This year’s Bengali Mela finally shook off its commercial shackles of the past few years after families in London’s East End had complained it was too expensive to take part in.
The procession through Spitalfields and Bethnal Green winding its way along Brick Lane, Old Montague Street and Vallance Road ended with yesterday’s free family festival in Weavers Fields rather than a ticketed enclosure in Victoria Park run by a private company for profit.
It was no national event drawing crowds from all over Britain, but was “back home” as the local festival it had started out as 18 years ago.
The controversial move back by Tower Hamlets council had ended the commercialisation era at Vicky Park trying to rival the Notting Hill Carnival.

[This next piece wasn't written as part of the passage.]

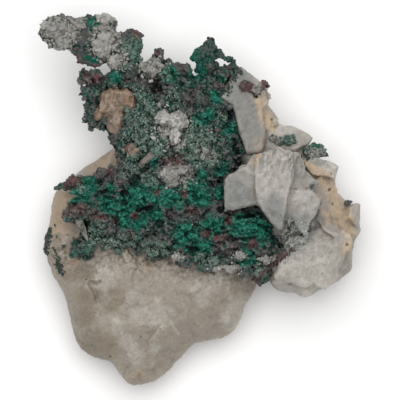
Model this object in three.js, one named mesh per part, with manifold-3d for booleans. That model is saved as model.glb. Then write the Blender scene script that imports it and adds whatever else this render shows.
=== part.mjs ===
// Malachite on native copper in a quartz matrix: a hand specimen lying on its back.
// Millimetres, +Z up. The origin is under the middle of the specimen, on the surface it lies on.
// Copper grew as a knobbly sheet between two quartz lumps, carries a malachite crust, and holds small
// quartz pieces. Points are [x, y] in the specimen's plan, seen from above.
import * as THREE from "three";
import { mergeVertices } from "three/addons/utils/BufferGeometryUtils.js";
import Module from "manifold-3d";

const wasm = await Module();
wasm.setup();

// Driving dimensions
const PIECE_GAP = 0.36; // between two pieces that touch
const MERGE = 1e-4; // corners closer than this are one
const SMOOTHING = { stone: 0.14, crust: 0.26 }; // how far a surface may move when its slivers are cleared
const TINY_FACE = 1e-6; // twice the area of a face too small to have a direction
const SLIVER = 0.06; // least height of a face that clearing may leave
const MOST_TURN = 1.1; // radians that a face may turn by when a corner goes
const PINCH = 0.02; // corners closer than this count as one place
const DRAW_BACK = 0.08; // of the way to its neighbours, for a corner that shares its place
const LUMP_ROUGHNESS = 0.34; // how far a lump's corners are pushed in and out, as a share of its radius
const STONE_ROUGHNESS = { share: 0.05, height: 0.8 }; // of the quartz lumps' sides
const SHEET_LOW = 13.4; // underside of the copper mass
const CROWN = { x: -4, y: 3, top: 23.6, left: 0.0088, right: 0.0045, back: 0.0068, front: 0.014 };
const VALLEY = 2.3; // from the crests of the copper down to the valleys between them
const RIPPLE = { height: 0.55, spacing: 2.7 }; // small ridges in the valleys
const RIM_DROP = { height: 2.2, width: 1.9 }; // how the copper rounds off towards its rim
const GRID = 1.25; // between two corners of a crusted surface
const GRID_JITTER = 0.3; // how far those corners stray, as a share of the grid
const ARM_HEIGHT = 17.4; // middle height of the arm and the spire
const BOSS_SINK = 0.13; // depth of a boss's middle below the face around it, as a share of its radius
const BOSS_HEIGHT = 0.32; // half the height of a boss, as a share of its radius
const BOSS_SPREAD = 1.75; // half the width of a boss, as a share of its radius
const KNOB_FINE_FROM = 1.6; // quartz knobs with a larger radius are rounder than the other lumps
const FAR = 200; // longer than the specimen, for the blocks that break a face off

// Colours, roughness and metalness of the three materials
const MALACHITE = new THREE.MeshStandardMaterial({ color: 0x1c5a48, roughness: 0.75, metalness: 0.1 });
const COPPER = new THREE.MeshStandardMaterial({ color: 0x6a4644, roughness: 0.55, metalness: 0.5 });
const QUARTZ = new THREE.MeshStandardMaterial({ color: 0xb5aca2, roughness: 0.45, metalness: 0 });
const WHITE_QUARTZ = new THREE.MeshStandardMaterial({ color: 0xc3beb8, roughness: 0.5, metalness: 0 });
const TAN_QUARTZ = new THREE.MeshStandardMaterial({ color: 0x9d8470, roughness: 0.55, metalness: 0 });

const UP = new THREE.Vector3(0, 0, 1);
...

Yesterday’s spectators lining Brick Lane for the parade and the crowds in Weavers Fields were a little thinner on the ground—but at least it was back in the community.
“There was some anxiety of crowds in the area,” Mayor John Biggs told the East London Advertiser at the Mela.
“But I wanted this to be a local event for families in the East End.
“I’m not driven by getting the highest possible numbers of spectators as we can.
“We wanted an event strongly rooted in the community and to bring it back to Bethnal Green and not to become a national event with people from all over the UK—this is an East End event where it started.”
Last year was run by a business, as a commercial enterprise, “but many families complained that it cost them a lot of money to go round,” he pointed out.
Performances on stage were briefly interrupted by Mr Biggs, local MP Rushanara Ali and the Bangladesh High Commissioner welcoming the crowds with rather short speeches before the live entertainment resumed.
The mayor added later: “People in the East End have to have some enjoyment as well as the grit and grind of daily life.”
He then went on a “regal walkabout” in his working class cloth cap to greet and meet families in the sunshine enjoying the food stalls, funfair attractions, picnics on the grass and even the council cleansing contractors’ remote-controlled C3 recycling robot chasing the children.
But it wasn’t long before the park began filling up in the late afternoon for a ‘catwalk’ show by the British Bangladesh Fashion Council and stage performances by top Bangla acts like Bolly Flex, Habib Wahid, Ayub Bachchu and LRB.
The Mela had finally come back to the community.